▸ **What is required**:
Set down the material below in full, matching it exactly.

▸ **Given data**:
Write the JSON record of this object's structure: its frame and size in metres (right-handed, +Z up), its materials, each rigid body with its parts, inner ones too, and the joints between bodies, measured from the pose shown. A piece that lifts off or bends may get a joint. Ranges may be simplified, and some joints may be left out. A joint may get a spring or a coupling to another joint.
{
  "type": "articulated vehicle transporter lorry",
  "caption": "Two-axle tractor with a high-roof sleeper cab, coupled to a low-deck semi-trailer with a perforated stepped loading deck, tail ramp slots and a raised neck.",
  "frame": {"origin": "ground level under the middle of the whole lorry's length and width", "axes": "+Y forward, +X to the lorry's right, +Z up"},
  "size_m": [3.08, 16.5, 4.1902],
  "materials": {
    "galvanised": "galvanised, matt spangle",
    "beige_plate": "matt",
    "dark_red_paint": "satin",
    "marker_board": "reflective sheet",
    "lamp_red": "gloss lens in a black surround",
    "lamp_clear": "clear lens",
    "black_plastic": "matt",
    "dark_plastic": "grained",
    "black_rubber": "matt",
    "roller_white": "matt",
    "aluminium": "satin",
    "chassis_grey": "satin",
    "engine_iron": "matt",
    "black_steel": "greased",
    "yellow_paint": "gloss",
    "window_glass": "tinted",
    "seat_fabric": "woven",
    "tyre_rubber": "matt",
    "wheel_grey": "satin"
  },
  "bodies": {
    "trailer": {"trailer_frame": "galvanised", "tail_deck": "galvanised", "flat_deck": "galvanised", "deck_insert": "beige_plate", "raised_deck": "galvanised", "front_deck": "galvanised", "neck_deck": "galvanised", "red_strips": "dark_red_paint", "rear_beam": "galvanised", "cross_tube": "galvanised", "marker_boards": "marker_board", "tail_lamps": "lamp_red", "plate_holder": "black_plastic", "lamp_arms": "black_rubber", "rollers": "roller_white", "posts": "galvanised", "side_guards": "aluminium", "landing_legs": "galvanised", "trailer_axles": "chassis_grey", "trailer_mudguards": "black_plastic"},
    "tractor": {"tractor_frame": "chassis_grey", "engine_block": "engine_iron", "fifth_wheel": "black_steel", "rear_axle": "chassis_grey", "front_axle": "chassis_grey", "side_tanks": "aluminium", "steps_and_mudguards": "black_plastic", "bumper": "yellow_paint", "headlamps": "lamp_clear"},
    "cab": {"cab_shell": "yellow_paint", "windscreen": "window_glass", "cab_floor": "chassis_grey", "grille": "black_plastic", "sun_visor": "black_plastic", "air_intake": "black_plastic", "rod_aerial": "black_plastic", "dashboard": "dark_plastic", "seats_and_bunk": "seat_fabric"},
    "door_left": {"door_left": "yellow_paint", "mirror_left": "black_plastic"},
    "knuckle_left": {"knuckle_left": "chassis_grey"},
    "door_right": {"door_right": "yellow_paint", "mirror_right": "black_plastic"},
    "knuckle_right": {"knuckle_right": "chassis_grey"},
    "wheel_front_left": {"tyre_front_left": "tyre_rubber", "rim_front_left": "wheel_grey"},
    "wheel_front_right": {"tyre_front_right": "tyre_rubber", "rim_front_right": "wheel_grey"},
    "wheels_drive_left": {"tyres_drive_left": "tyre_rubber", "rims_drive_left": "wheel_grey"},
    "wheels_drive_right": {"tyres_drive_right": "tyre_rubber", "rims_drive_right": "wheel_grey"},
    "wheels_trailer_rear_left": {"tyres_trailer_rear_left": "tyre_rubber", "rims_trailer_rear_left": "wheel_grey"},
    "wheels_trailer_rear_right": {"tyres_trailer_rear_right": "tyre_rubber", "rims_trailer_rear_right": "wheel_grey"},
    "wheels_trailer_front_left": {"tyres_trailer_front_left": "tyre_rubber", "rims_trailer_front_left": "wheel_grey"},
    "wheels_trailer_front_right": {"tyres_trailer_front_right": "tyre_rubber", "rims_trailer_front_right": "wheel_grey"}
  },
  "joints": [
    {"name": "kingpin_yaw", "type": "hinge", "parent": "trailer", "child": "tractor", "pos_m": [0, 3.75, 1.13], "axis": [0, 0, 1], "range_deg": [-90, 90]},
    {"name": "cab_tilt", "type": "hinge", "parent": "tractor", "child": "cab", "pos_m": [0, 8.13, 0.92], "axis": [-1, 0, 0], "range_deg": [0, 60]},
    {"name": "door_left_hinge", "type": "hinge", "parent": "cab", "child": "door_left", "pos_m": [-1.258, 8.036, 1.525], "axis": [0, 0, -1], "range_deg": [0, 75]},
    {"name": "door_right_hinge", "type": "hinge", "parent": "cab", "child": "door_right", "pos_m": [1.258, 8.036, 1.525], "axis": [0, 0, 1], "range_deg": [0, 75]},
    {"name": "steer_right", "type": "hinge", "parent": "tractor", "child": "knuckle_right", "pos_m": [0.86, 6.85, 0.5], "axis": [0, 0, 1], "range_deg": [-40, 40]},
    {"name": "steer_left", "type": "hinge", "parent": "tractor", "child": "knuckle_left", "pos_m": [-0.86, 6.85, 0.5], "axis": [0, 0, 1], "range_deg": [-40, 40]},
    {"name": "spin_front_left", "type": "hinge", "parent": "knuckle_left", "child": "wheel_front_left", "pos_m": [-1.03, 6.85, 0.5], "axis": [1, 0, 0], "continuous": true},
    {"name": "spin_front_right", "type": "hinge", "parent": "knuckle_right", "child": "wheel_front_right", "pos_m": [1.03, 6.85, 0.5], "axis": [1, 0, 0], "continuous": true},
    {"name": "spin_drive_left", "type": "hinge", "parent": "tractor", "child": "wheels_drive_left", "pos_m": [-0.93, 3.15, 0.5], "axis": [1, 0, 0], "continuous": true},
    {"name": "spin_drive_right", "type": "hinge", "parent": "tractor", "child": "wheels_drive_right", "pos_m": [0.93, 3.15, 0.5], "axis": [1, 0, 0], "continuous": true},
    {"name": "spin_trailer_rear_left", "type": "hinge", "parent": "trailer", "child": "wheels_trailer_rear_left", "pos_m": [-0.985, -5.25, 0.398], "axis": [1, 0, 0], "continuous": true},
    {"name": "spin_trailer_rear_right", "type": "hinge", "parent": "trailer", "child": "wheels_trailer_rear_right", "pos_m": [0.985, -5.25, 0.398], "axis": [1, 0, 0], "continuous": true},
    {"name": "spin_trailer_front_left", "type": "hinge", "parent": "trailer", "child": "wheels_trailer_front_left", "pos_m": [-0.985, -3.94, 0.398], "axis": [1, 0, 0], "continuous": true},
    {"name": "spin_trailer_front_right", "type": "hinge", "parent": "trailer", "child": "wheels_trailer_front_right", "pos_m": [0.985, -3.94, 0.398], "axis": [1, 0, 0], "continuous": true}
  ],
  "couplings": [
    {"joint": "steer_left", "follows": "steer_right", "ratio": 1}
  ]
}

▸ **Written response**:
Write the JSON record of this object's structure: its frame and size in metres (right-handed, +Z up), its materials, each rigid body with its parts, inner ones too, and the joints between bodies, measured from the pose shown. A piece that lifts off or bends may get a joint. Ranges may be simplified, and some joints may be left out. A joint may get a spring or a coupling to another joint.
{
  "type": "articulated vehicle transporter lorry",
  "caption": "Two-axle tractor with a high-roof sleeper cab, coupled to a low-deck semi-trailer with a perforated stepped loading deck, tail ramp slots and a raised neck.",
  "frame": {"origin": "ground level under the middle of the whole lorry's length and width", "axes": "+Y forward, +X to the lorry's right, +Z up"},
  "size_m": [3.08, 16.5, 4.1902],
  "materials": {
    "galvanised": "galvanised, matt spangle",
    "beige_plate": "matt",
    "dark_red_paint": "satin",
    "marker_board": "reflective sheet",
    "lamp_red": "gloss lens in a black surround",
    "lamp_clear": "clear lens",
    "black_plastic": "matt",
    "dark_plastic": "grained",
    "black_rubber": "matt",
    "roller_white": "matt",
    "aluminium": "satin",
    "chassis_grey": "satin",
    "engine_iron": "matt",
    "black_steel": "greased",
    "yellow_paint": "gloss",
    "window_glass": "tinted",
    "seat_fabric": "woven",
    "tyre_rubber": "matt",
    "wheel_grey": "satin"
  },
  "bodies": {
    "trailer": {"trailer_frame": "galvanised", "tail_deck": "galvanised", "flat_deck": "galvanised", "deck_insert": "beige_plate", "raised_deck": "galvanised", "front_deck": "galvanised", "neck_deck": "galvanised", "red_strips": "dark_red_paint", "rear_beam": "galvanised", "cross_tube": "galvanised", "marker_boards": "marker_board", "tail_lamps": "lamp_red", "plate_holder": "black_plastic", "lamp_arms": "black_rubber", "rollers": "roller_white", "posts": "galvanised", "side_guards": "aluminium", "landing_legs": "galvanised", "trailer_axles": "chassis_grey", "trailer_mudguards": "black_plastic"},
    "tractor": {"tractor_frame": "chassis_grey", "engine_block": "engine_iron", "fifth_wheel": "black_steel", "rear_axle": "chassis_grey", "front_axle": "chassis_grey", "side_tanks": "aluminium", "steps_and_mudguards": "black_plastic", "bumper": "yellow_paint", "headlamps": "lamp_clear"},
    "cab": {"cab_shell": "yellow_paint", "windscreen": "window_glass", "cab_floor": "chassis_grey", "grille": "black_plastic", "sun_visor": "black_plastic", "air_intake": "black_plastic", "rod_aerial": "black_plastic", "dashboard": "dark_plastic", "seats_and_bunk": "seat_fabric"},
    "door_left": {"door_left": "yellow_paint", "mirror_left": "black_plastic"},
    "knuckle_left": {"knuckle_left": "chassis_grey"},
    "door_right": {"door_right": "yellow_paint", "mirror_right": "black_plastic"},
    "knuckle_right": {"knuckle_right": "chassis_grey"},
    "wheel_front_left": {"tyre_front_left": "tyre_rubber", "rim_front_left": "wheel_grey"},
    "wheel_front_right": {"tyre_front_right": "tyre_rubber", "rim_front_right": "wheel_grey"},
    "wheels_drive_left": {"tyres_drive_left": "tyre_rubber", "rims_drive_left": "wheel_grey"},
    "wheels_drive_right": {"tyres_drive_right": "tyre_rubber", "rims_drive_right": "wheel_grey"},
    "wheels_trailer_rear_left": {"tyres_trailer_rear_left": "tyre_rubber", "rims_trailer_rear_left": "wheel_grey"},
    "wheels_trailer_rear_right": {"tyres_trailer_rear_right": "tyre_rubber", "rims_trailer_rear_right": "wheel_grey"},
    "wheels_trailer_front_left": {"tyres_trailer_front_left": "tyre_rubber", "rims_trailer_front_left": "wheel_grey"},
    "wheels_trailer_front_right": {"tyres_trailer_front_right": "tyre_rubber", "rims_trailer_front_right": "wheel_grey"}
  },
  "joints": [
    {"name": "kingpin_yaw", "type": "hinge", "parent": "trailer", "child": "tractor", "pos_m": [0, 3.75, 1.13], "axis": [0, 0, 1], "range_deg": [-90, 90]},
    {"name": "cab_tilt", "type": "hinge", "parent": "tractor", "child": "cab", "pos_m": [0, 8.13, 0.92], "axis": [-1, 0, 0], "range_deg": [0, 60]},
    {"name": "door_left_hinge", "type": "hinge", "parent": "cab", "child": "door_left", "pos_m": [-1.258, 8.036, 1.525], "axis": [0, 0, -1], "range_deg": [0, 75]},
    {"name": "door_right_hinge", "type": "hinge", "parent": "cab", "child": "door_right", "pos_m": [1.258, 8.036, 1.525], "axis": [0, 0, 1], "range_deg": [0, 75]},
    {"name": "steer_right", "type": "hinge", "parent": "tractor", "child": "knuckle_right", "pos_m": [0.86, 6.85, 0.5], "axis": [0, 0, 1], "range_deg": [-40, 40]},
    {"name": "steer_left", "type": "hinge", "parent": "tractor", "child": "knuckle_left", "pos_m": [-0.86, 6.85, 0.5], "axis": [0, 0, 1], "range_deg": [-40, 40]},
    {"name": "spin_front_left", "type": "hinge", "parent": "knuckle_left", "child": "wheel_front_left", "pos_m": [-1.03, 6.85, 0.5], "axis": [1, 0, 0], "continuous": true},
    {"name": "spin_front_right", "type": "hinge", "parent": "knuckle_right", "child": "wheel_front_right", "pos_m": [1.03, 6.85, 0.5], "axis": [1, 0, 0], "continuous": true},
    {"name": "spin_drive_left", "type": "hinge", "parent": "tractor", "child": "wheels_drive_left", "pos_m": [-0.93, 3.15, 0.5], "axis": [1, 0, 0], "continuous": true},
    {"name": "spin_drive_right", "type": "hinge", "parent": "tractor", "child": "wheels_drive_right", "pos_m": [0.93, 3.15, 0.5], "axis": [1, 0, 0], "continuous": true},
    {"name": "spin_trailer_rear_left", "type": "hinge", "parent": "trailer", "child": "wheels_trailer_rear_left", "pos_m": [-0.985, -5.25, 0.398], "axis": [1, 0, 0], "continuous": true},
    {"name": "spin_trailer_rear_right", "type": "hinge", "parent": "trailer", "child": "wheels_trailer_rear_right", "pos_m": [0.985, -5.25, 0.398], "axis": [1, 0, 0], "continuous": true},
    {"name": "spin_trailer_front_left", "type": "hinge", "parent": "trailer", "child": "wheels_trailer_front_left", "pos_m": [-0.985, -3.94, 0.398], "axis": [1, 0, 0], "continuous": true},
    {"name": "spin_trailer_front_right", "type": "hinge", "parent": "trailer", "child": "wheels_trailer_front_right", "pos_m": [0.985, -3.94, 0.398], "axis": [1, 0, 0], "continuous": true}
  ],
  "couplings": [
    {"joint": "steer_left", "follows": "steer_right", "ratio": 1}
  ]
}